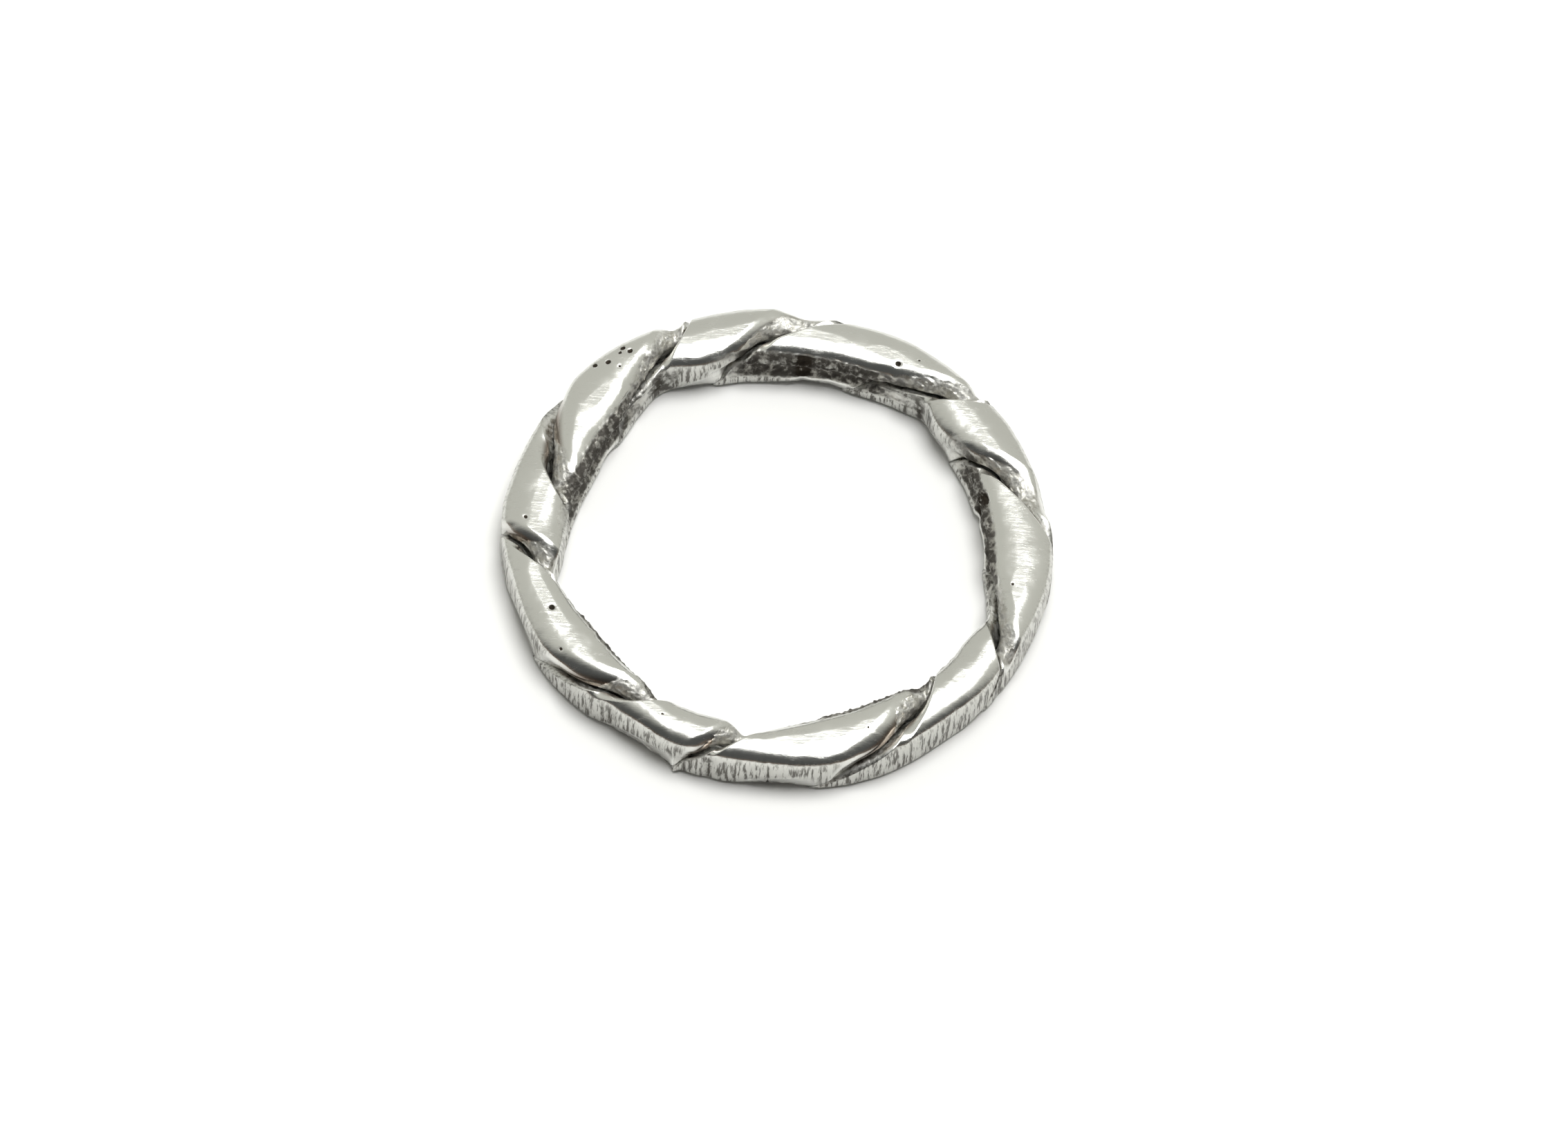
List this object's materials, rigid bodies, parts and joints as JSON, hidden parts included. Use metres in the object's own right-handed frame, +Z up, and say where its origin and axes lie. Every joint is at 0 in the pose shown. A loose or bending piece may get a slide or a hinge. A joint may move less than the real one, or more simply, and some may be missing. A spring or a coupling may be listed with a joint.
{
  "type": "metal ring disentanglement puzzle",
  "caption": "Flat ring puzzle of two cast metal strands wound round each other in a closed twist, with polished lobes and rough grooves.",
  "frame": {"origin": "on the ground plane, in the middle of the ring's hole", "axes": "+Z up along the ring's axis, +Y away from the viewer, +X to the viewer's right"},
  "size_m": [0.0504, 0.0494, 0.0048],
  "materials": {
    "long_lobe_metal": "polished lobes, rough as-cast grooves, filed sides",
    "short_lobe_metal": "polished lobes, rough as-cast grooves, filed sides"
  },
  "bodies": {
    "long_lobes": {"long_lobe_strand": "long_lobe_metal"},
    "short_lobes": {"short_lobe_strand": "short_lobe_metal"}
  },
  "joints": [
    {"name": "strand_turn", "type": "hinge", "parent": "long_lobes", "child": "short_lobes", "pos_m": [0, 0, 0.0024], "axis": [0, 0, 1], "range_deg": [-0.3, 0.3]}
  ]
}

* * * *

▶ Short exercise:
Nothing should be changed: write out all of the data as is.

▶ Response:
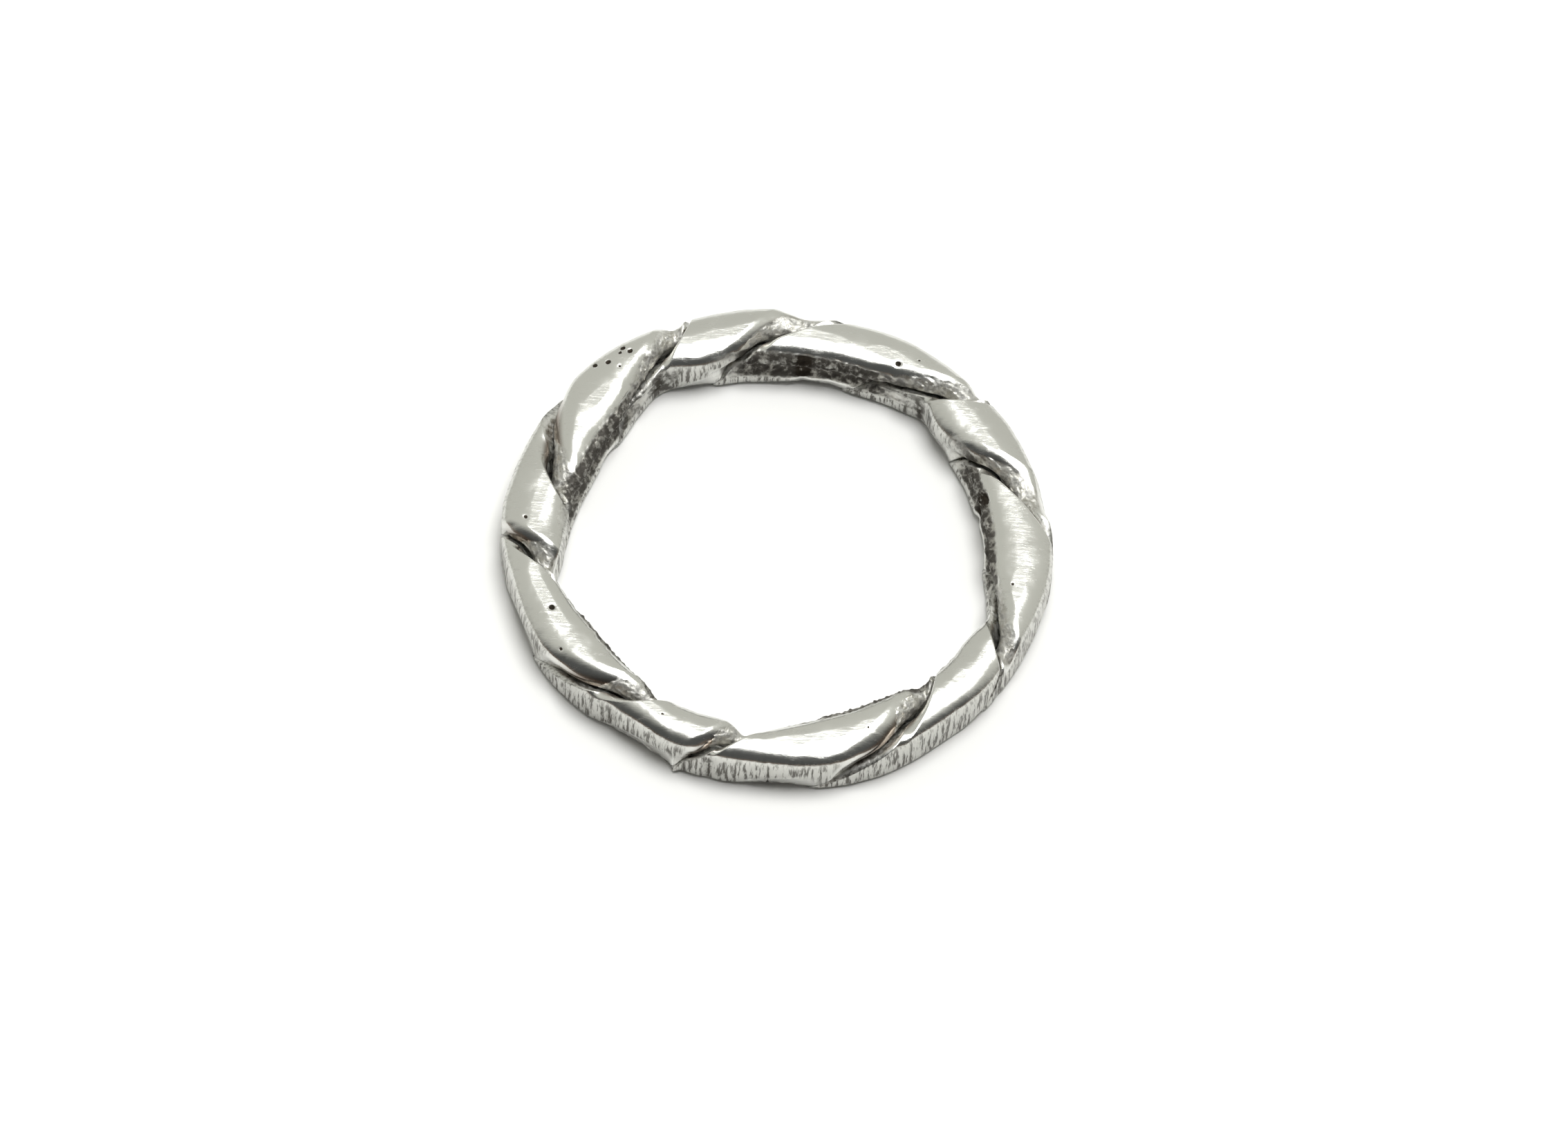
List this object's materials, rigid bodies, parts and joints as JSON, hidden parts included. Use metres in the object's own right-handed frame, +Z up, and say where its origin and axes lie. Every joint is at 0 in the pose shown. A loose or bending piece may get a slide or a hinge. A joint may move less than the real one, or more simply, and some may be missing. A spring or a coupling may be listed with a joint.
{
  "type": "metal ring disentanglement puzzle",
  "caption": "Flat ring puzzle of two cast metal strands wound round each other in a closed twist, with polished lobes and rough grooves.",
  "frame": {"origin": "on the ground plane, in the middle of the ring's hole", "axes": "+Z up along the ring's axis, +Y away from the viewer, +X to the viewer's right"},
  "size_m": [0.0504, 0.0494, 0.0048],
  "materials": {
    "long_lobe_metal": "polished lobes, rough as-cast grooves, filed sides",
    "short_lobe_metal": "polished lobes, rough as-cast grooves, filed sides"
  },
  "bodies": {
    "long_lobes": {"long_lobe_strand": "long_lobe_metal"},
    "short_lobes": {"short_lobe_strand": "short_lobe_metal"}
  },
  "joints": [
    {"name": "strand_turn", "type": "hinge", "parent": "long_lobes", "child": "short_lobes", "pos_m": [0, 0, 0.0024], "axis": [0, 0, 1], "range_deg": [-0.3, 0.3]}
  ]
}